**WHAT YOU ARE ASKED TO DO**
Copy out all the entries word for word.

** Start **

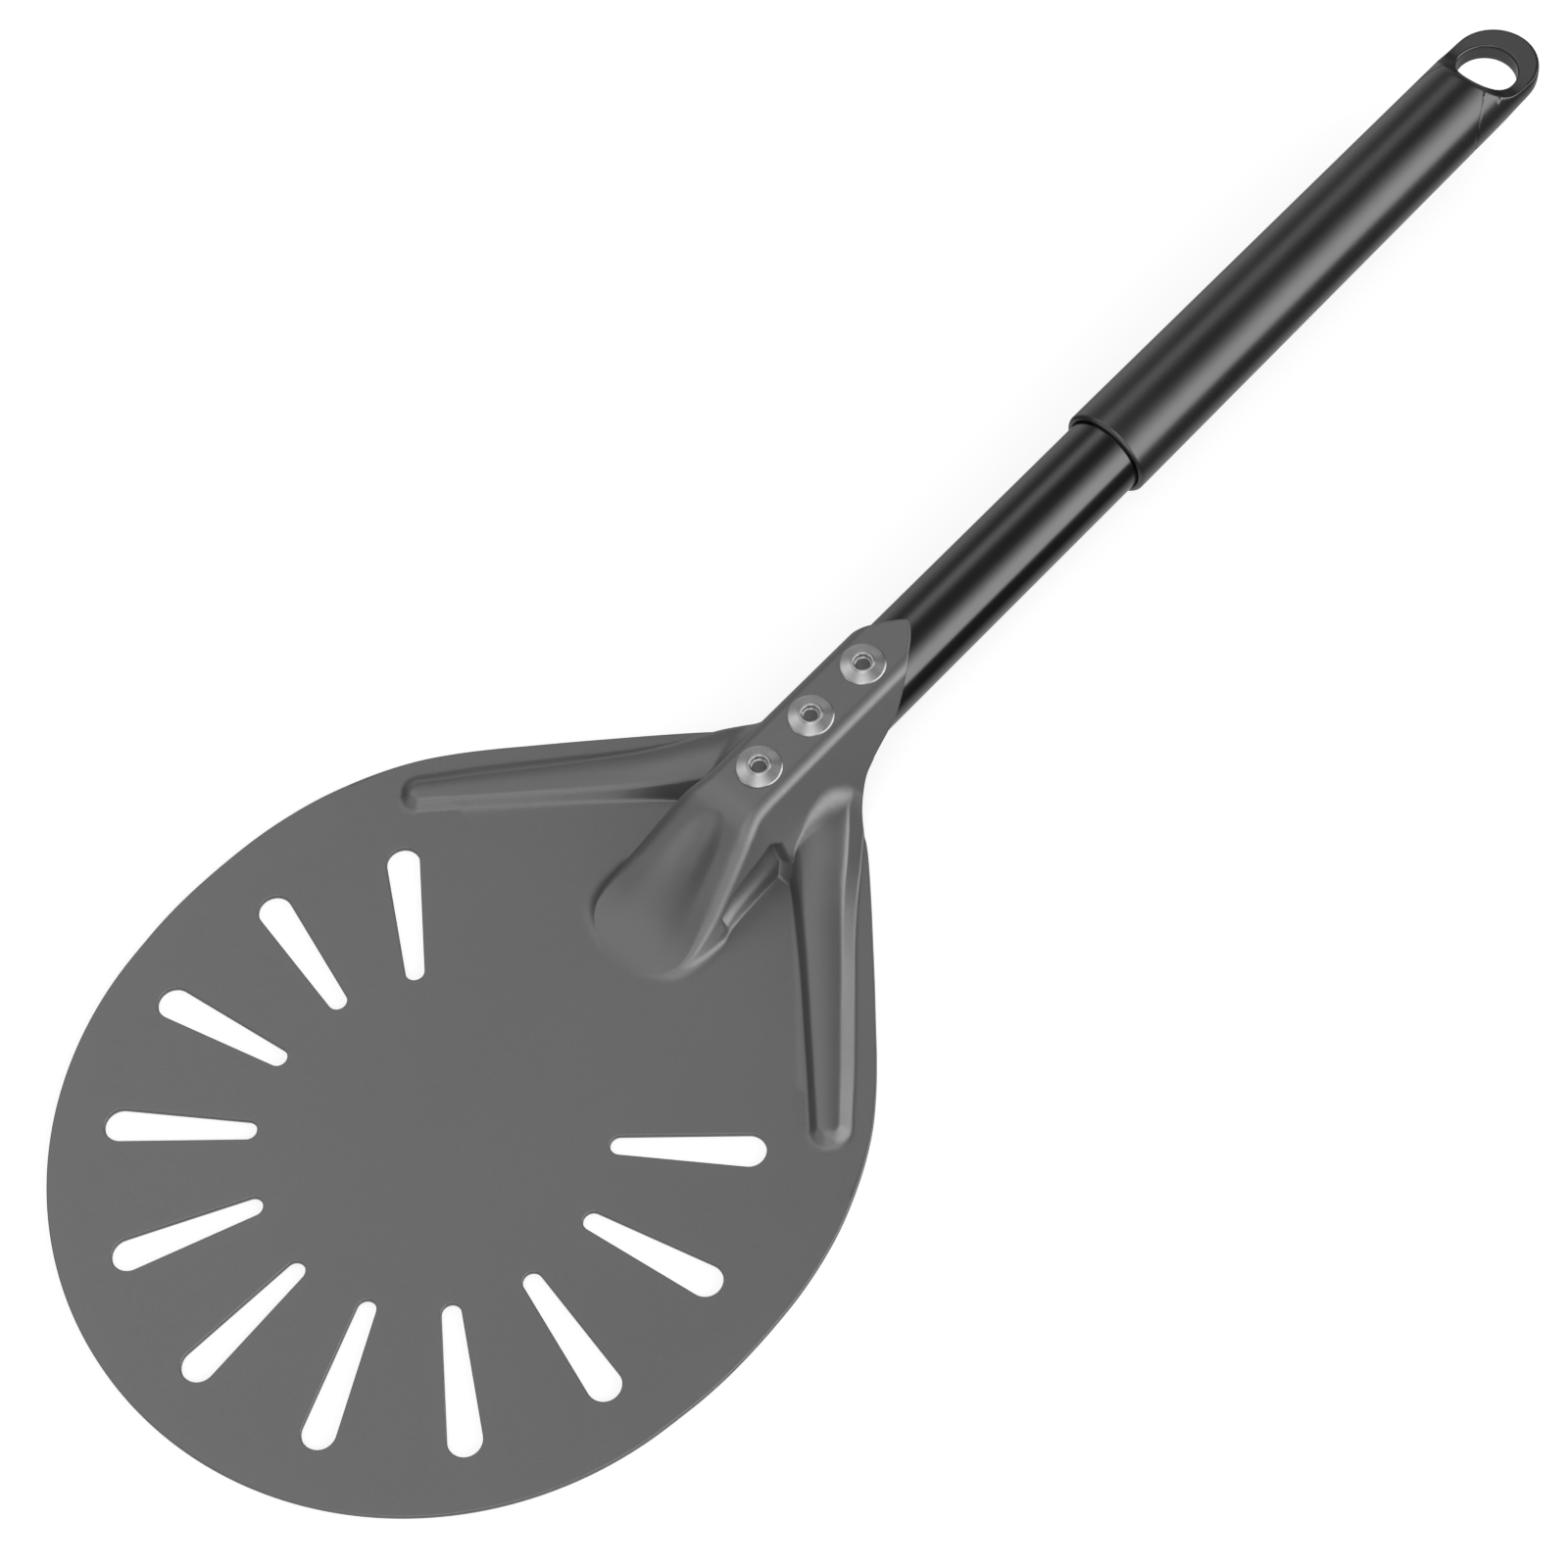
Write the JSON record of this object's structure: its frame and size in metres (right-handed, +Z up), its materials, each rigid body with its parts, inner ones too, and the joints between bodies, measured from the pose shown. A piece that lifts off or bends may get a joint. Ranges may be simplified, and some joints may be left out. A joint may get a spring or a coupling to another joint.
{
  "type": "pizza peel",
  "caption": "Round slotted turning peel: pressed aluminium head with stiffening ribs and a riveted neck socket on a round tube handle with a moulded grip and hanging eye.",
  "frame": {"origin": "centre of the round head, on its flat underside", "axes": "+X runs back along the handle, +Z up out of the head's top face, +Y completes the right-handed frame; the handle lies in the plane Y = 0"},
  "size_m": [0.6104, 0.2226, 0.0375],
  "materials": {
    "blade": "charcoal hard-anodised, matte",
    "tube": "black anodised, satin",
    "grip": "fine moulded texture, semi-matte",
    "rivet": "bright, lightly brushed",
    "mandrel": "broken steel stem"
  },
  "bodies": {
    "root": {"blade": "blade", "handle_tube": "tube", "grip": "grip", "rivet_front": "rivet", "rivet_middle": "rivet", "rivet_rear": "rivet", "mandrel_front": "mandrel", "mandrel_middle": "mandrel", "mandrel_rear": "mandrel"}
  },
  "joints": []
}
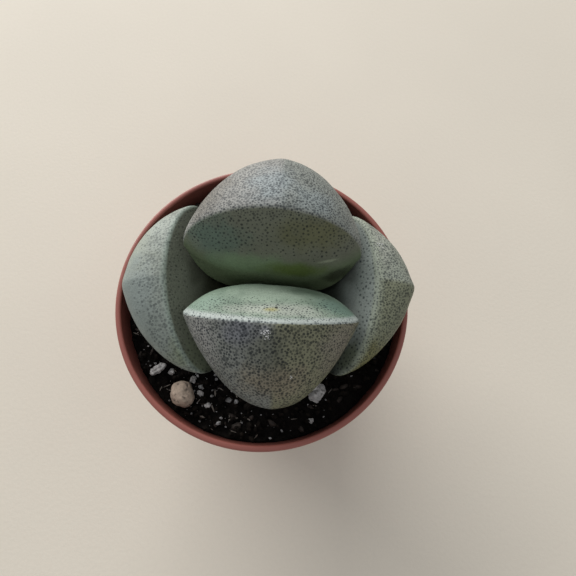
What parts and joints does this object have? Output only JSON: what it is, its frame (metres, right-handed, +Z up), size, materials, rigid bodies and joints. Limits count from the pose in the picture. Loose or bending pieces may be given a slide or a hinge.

** End **

**OUTPUT FOR THIS EXERCISE**
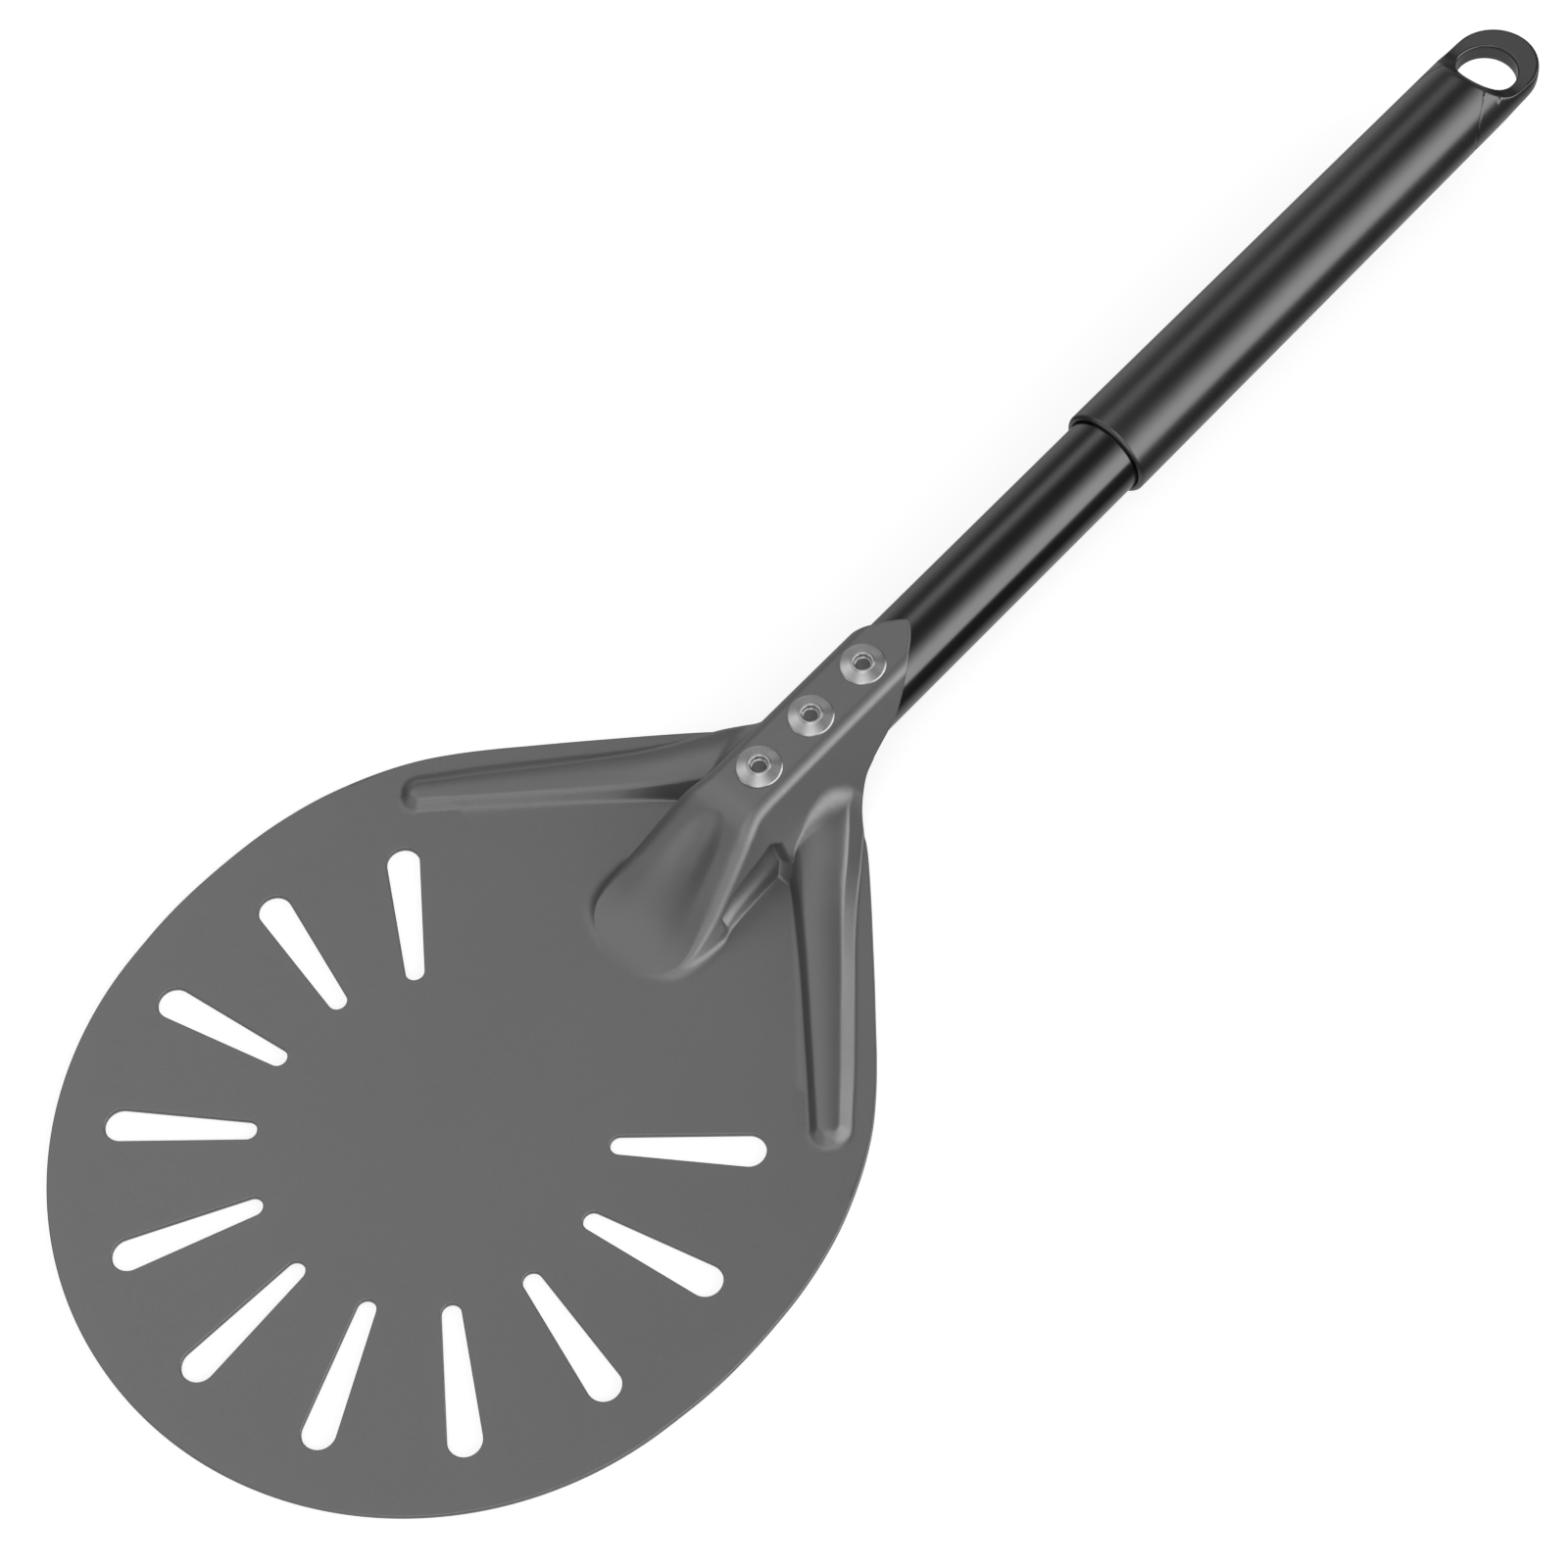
Write the JSON record of this object's structure: its frame and size in metres (right-handed, +Z up), its materials, each rigid body with its parts, inner ones too, and the joints between bodies, measured from the pose shown. A piece that lifts off or bends may get a joint. Ranges may be simplified, and some joints may be left out. A joint may get a spring or a coupling to another joint.
{
  "type": "pizza peel",
  "caption": "Round slotted turning peel: pressed aluminium head with stiffening ribs and a riveted neck socket on a round tube handle with a moulded grip and hanging eye.",
  "frame": {"origin": "centre of the round head, on its flat underside", "axes": "+X runs back along the handle, +Z up out of the head's top face, +Y completes the right-handed frame; the handle lies in the plane Y = 0"},
  "size_m": [0.6104, 0.2226, 0.0375],
  "materials": {
    "blade": "charcoal hard-anodised, matte",
    "tube": "black anodised, satin",
    "grip": "fine moulded texture, semi-matte",
    "rivet": "bright, lightly brushed",
    "mandrel": "broken steel stem"
  },
  "bodies": {
    "root": {"blade": "blade", "handle_tube": "tube", "grip": "grip", "rivet_front": "rivet", "rivet_middle": "rivet", "rivet_rear": "rivet", "mandrel_front": "mandrel", "mandrel_middle": "mandrel", "mandrel_rear": "mandrel"}
  },
  "joints": []
}
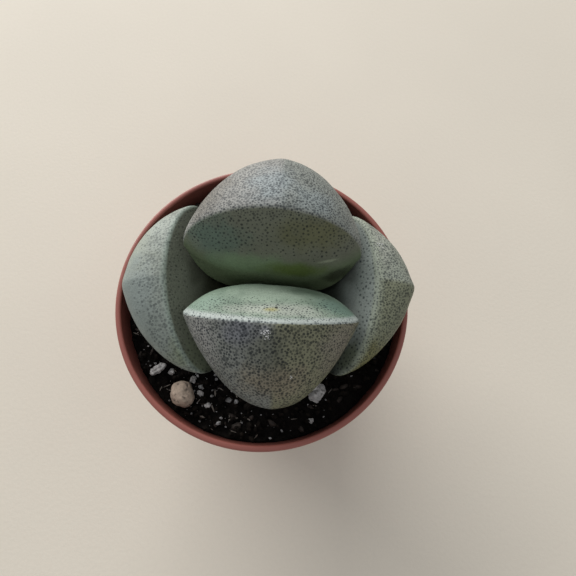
What parts and joints does this object have? Output only JSON: what it is, its frame (metres, right-handed, +Z up), size, materials, rigid bodies and joints. Limits count from the pose in the picture. Loose or bending pieces may be given a slide or a hinge.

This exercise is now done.